» **Aim of the exercise**: Starting at the line that has "const FRONT_LEAN = THREE.MathUtils.degToRad(5.5);" and stopping after the line that has "obj.data.transform(world)", reproduce the listing below exactly; omit everything else.

# # #

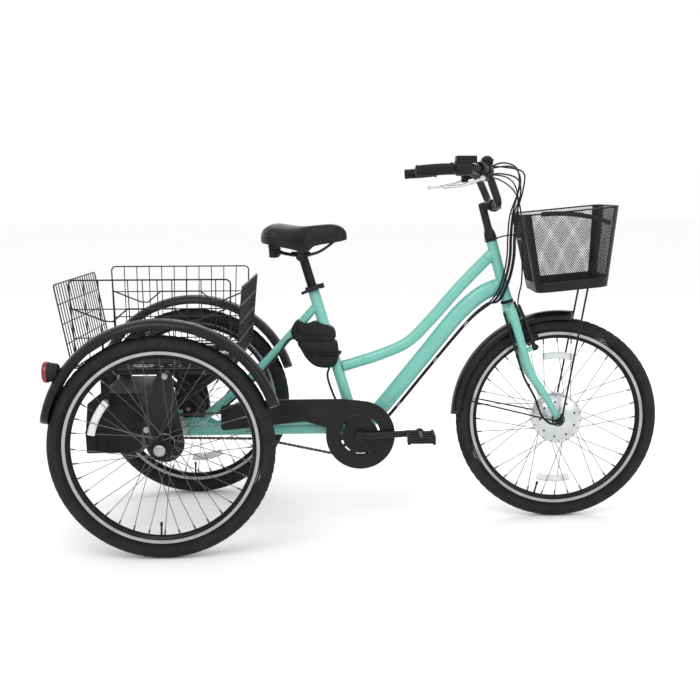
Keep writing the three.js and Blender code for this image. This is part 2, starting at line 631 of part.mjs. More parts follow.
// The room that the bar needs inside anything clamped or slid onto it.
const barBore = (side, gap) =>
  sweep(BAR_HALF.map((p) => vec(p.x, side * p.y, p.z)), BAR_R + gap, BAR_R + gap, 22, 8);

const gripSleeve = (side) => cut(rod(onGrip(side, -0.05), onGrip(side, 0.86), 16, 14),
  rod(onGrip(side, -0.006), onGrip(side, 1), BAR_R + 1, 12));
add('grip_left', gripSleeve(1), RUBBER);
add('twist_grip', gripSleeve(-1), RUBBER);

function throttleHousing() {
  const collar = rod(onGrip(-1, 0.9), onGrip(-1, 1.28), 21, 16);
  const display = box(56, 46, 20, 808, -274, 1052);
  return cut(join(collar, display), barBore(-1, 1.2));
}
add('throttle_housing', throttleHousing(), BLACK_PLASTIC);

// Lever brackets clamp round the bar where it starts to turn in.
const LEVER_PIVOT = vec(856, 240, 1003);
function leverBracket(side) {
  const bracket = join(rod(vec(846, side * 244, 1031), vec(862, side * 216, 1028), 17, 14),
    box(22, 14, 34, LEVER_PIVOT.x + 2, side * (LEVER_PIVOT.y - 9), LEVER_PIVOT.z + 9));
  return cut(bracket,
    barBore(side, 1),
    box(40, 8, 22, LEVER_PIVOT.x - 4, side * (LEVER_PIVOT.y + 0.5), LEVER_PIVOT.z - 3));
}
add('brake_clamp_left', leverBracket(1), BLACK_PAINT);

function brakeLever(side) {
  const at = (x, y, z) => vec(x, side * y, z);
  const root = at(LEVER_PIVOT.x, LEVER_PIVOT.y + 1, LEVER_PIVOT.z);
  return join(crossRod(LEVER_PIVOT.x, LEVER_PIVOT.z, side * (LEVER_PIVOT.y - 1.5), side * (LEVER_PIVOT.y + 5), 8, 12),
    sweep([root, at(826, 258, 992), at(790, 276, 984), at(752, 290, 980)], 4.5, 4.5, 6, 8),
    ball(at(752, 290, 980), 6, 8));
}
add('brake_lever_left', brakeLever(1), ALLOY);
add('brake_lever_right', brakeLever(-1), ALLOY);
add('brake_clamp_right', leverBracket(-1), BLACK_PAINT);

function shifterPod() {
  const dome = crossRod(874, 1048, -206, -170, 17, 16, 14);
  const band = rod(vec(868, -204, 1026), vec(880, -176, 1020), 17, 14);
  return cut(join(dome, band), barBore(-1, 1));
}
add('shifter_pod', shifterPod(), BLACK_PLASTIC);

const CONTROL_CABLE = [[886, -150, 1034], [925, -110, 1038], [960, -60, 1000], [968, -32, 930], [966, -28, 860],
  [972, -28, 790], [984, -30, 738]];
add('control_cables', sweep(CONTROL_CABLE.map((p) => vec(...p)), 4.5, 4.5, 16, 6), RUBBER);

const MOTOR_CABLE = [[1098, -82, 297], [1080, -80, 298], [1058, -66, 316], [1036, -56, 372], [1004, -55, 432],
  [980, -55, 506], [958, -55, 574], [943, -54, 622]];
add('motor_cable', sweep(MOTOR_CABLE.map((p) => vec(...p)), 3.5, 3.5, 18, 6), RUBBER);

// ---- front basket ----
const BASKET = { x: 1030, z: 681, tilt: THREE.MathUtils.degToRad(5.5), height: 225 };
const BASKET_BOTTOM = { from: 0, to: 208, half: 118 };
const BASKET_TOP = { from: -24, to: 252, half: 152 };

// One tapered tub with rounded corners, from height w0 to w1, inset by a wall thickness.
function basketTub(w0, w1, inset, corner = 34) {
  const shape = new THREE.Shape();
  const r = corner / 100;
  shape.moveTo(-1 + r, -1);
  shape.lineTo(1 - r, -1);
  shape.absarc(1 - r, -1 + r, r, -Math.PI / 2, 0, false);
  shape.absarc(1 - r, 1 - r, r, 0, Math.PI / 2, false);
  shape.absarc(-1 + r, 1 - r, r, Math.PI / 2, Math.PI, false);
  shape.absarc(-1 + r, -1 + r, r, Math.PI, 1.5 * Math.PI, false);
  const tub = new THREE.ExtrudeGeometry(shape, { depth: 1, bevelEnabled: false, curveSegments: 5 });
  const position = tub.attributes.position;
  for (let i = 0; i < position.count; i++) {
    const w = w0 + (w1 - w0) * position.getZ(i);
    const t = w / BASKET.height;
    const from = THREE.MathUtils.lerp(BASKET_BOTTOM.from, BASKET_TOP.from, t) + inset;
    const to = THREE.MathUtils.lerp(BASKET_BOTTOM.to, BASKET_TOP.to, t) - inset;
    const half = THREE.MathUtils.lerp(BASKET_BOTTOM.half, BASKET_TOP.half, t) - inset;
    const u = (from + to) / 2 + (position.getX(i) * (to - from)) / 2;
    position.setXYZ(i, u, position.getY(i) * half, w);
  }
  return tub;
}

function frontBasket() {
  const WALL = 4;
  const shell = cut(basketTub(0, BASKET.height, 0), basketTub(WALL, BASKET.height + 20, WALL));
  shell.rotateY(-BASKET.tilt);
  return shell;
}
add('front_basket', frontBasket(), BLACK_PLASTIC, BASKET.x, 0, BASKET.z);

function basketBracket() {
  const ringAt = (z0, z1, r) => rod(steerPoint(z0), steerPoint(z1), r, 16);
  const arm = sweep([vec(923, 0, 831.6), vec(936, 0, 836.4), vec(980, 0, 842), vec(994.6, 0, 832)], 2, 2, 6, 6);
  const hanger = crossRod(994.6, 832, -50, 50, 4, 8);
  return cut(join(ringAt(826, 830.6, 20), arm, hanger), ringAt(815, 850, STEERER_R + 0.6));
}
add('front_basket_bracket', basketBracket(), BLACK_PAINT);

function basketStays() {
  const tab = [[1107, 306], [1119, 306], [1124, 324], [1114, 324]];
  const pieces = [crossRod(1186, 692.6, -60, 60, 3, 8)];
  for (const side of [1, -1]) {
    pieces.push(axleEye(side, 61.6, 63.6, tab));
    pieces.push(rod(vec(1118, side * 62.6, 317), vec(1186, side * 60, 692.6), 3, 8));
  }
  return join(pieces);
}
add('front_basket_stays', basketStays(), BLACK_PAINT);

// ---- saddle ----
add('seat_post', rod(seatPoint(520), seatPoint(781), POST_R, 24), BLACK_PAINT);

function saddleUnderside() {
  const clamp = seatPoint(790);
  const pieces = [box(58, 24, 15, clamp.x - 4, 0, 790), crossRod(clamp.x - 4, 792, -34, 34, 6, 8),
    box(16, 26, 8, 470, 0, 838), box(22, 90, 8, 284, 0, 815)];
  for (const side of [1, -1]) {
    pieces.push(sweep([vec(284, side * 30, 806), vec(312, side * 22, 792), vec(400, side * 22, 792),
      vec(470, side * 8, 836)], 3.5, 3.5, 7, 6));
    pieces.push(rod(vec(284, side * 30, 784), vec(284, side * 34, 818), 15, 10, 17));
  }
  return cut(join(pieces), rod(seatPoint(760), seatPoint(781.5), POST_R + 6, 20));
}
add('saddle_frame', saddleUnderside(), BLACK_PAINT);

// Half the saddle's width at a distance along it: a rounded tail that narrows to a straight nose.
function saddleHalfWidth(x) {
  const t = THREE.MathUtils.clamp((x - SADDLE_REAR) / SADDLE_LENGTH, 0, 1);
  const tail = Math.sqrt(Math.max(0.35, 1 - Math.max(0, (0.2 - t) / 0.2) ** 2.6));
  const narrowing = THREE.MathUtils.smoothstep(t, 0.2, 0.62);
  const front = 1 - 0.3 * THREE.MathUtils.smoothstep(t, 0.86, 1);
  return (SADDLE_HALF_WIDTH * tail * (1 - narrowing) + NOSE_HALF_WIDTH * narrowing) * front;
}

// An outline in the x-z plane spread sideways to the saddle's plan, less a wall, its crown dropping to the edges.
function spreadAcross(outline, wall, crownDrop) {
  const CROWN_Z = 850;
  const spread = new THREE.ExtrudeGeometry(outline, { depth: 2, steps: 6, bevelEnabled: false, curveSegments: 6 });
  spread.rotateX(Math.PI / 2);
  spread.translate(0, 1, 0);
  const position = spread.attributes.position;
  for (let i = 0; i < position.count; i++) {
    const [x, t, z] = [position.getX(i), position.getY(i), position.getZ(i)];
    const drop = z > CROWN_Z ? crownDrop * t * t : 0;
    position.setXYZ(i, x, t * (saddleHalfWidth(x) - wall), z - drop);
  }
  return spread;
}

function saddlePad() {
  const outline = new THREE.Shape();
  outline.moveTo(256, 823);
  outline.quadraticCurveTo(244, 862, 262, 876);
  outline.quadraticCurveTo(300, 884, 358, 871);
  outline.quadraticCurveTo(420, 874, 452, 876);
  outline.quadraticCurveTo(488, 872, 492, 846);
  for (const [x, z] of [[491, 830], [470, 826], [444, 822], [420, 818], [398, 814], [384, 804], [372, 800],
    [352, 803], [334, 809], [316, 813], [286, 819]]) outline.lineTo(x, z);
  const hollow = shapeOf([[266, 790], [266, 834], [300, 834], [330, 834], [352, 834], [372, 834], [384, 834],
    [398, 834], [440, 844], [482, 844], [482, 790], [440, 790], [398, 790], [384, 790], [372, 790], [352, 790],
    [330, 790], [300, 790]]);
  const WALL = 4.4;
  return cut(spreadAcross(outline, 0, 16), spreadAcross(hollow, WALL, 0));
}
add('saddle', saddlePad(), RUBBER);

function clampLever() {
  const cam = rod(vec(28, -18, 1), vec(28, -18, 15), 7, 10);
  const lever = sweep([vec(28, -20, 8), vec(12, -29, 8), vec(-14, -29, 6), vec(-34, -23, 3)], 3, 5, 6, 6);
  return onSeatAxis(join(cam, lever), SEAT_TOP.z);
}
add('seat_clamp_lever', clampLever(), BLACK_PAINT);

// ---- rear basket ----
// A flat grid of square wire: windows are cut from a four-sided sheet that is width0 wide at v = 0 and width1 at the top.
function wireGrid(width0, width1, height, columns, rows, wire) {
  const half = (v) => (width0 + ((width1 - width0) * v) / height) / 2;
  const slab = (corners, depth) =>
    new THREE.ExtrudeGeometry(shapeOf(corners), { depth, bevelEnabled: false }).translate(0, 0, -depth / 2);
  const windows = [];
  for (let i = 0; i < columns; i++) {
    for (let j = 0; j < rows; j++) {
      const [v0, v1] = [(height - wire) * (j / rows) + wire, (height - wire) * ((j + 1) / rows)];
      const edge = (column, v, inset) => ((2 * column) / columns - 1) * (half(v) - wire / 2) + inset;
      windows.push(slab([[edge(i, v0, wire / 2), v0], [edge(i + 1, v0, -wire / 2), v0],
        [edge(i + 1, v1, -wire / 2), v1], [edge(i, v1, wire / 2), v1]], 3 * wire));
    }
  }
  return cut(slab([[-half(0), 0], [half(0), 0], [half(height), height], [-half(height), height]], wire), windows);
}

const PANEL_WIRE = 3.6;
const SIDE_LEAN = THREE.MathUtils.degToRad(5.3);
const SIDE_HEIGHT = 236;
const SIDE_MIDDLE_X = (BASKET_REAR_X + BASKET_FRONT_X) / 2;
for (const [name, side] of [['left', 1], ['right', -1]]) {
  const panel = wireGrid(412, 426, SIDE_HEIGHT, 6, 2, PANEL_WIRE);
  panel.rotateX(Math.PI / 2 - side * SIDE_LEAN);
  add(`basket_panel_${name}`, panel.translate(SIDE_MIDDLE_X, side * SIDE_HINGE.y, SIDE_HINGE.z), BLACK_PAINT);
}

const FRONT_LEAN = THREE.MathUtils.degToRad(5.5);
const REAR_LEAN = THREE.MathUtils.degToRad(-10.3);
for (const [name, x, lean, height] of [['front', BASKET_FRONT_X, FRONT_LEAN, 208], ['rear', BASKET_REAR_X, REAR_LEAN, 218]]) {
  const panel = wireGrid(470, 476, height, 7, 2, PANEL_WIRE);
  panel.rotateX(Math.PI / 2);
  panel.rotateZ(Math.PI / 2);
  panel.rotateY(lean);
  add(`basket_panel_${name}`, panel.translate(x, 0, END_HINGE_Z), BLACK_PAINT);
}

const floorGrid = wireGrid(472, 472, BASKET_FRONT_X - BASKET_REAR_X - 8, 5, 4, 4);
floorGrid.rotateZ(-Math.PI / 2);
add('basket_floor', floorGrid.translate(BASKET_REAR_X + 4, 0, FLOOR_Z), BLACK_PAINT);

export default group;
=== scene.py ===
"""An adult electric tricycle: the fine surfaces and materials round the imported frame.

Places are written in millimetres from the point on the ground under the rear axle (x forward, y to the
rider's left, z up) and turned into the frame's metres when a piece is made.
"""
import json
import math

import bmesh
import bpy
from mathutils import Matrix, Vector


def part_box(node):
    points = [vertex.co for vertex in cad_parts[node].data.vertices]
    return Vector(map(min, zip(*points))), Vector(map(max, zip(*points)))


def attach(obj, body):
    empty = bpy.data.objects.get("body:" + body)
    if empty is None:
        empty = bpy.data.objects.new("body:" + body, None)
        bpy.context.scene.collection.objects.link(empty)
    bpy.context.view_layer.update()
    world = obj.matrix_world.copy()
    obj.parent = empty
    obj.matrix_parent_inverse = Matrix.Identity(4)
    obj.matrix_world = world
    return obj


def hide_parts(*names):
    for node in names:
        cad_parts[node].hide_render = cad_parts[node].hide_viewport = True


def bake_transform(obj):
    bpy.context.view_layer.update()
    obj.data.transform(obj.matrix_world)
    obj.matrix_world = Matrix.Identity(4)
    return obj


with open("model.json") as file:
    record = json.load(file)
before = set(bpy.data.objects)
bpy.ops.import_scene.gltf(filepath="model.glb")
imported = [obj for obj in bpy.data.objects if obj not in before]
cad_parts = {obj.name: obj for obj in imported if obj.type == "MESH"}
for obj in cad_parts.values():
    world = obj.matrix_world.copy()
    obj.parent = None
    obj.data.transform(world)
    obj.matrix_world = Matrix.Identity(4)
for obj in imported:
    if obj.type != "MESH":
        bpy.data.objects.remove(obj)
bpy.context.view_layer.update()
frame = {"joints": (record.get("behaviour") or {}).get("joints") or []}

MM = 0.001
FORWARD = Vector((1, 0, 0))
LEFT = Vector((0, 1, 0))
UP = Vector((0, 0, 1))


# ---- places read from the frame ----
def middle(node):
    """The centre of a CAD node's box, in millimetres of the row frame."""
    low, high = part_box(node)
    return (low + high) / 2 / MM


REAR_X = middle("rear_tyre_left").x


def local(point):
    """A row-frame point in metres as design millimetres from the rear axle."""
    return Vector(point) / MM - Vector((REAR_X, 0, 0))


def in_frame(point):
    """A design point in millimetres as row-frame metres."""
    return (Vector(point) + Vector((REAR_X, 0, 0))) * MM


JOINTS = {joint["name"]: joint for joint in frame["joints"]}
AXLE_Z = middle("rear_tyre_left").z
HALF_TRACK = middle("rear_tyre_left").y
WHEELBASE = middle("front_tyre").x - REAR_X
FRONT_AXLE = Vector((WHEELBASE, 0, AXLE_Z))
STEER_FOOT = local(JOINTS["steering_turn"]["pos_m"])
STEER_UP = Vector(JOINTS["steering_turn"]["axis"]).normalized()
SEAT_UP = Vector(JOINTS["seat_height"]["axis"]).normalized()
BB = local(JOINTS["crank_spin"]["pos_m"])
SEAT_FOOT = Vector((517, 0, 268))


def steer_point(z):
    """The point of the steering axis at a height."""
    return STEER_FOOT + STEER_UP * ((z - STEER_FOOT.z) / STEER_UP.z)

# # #

» **Task result**:
const FRONT_LEAN = THREE.MathUtils.degToRad(5.5);
const REAR_LEAN = THREE.MathUtils.degToRad(-10.3);
for (const [name, x, lean, height] of [['front', BASKET_FRONT_X, FRONT_LEAN, 208], ['rear', BASKET_REAR_X, REAR_LEAN, 218]]) {
  const panel = wireGrid(470, 476, height, 7, 2, PANEL_WIRE);
  panel.rotateX(Math.PI / 2);
  panel.rotateZ(Math.PI / 2);
  panel.rotateY(lean);
  add(`basket_panel_${name}`, panel.translate(x, 0, END_HINGE_Z), BLACK_PAINT);
}

const floorGrid = wireGrid(472, 472, BASKET_FRONT_X - BASKET_REAR_X - 8, 5, 4, 4);
floorGrid.rotateZ(-Math.PI / 2);
add('basket_floor', floorGrid.translate(BASKET_REAR_X + 4, 0, FLOOR_Z), BLACK_PAINT);

export default group;
=== scene.py ===
"""An adult electric tricycle: the fine surfaces and materials round the imported frame.

Places are written in millimetres from the point on the ground under the rear axle (x forward, y to the
rider's left, z up) and turned into the frame's metres when a piece is made.
"""
import json
import math

import bmesh
import bpy
from mathutils import Matrix, Vector


def part_box(node):
    points = [vertex.co for vertex in cad_parts[node].data.vertices]
    return Vector(map(min, zip(*points))), Vector(map(max, zip(*points)))


def attach(obj, body):
    empty = bpy.data.objects.get("body:" + body)
    if empty is None:
        empty = bpy.data.objects.new("body:" + body, None)
        bpy.context.scene.collection.objects.link(empty)
    bpy.context.view_layer.update()
    world = obj.matrix_world.copy()
    obj.parent = empty
    obj.matrix_parent_inverse = Matrix.Identity(4)
    obj.matrix_world = world
    return obj


def hide_parts(*names):
    for node in names:
        cad_parts[node].hide_render = cad_parts[node].hide_viewport = True


def bake_transform(obj):
    bpy.context.view_layer.update()
    obj.data.transform(obj.matrix_world)
    obj.matrix_world = Matrix.Identity(4)
    return obj


with open("model.json") as file:
    record = json.load(file)
before = set(bpy.data.objects)
bpy.ops.import_scene.gltf(filepath="model.glb")
imported = [obj for obj in bpy.data.objects if obj not in before]
cad_parts = {obj.name: obj for obj in imported if obj.type == "MESH"}
for obj in cad_parts.values():
    world = obj.matrix_world.copy()
    obj.parent = None
    obj.data.transform(world)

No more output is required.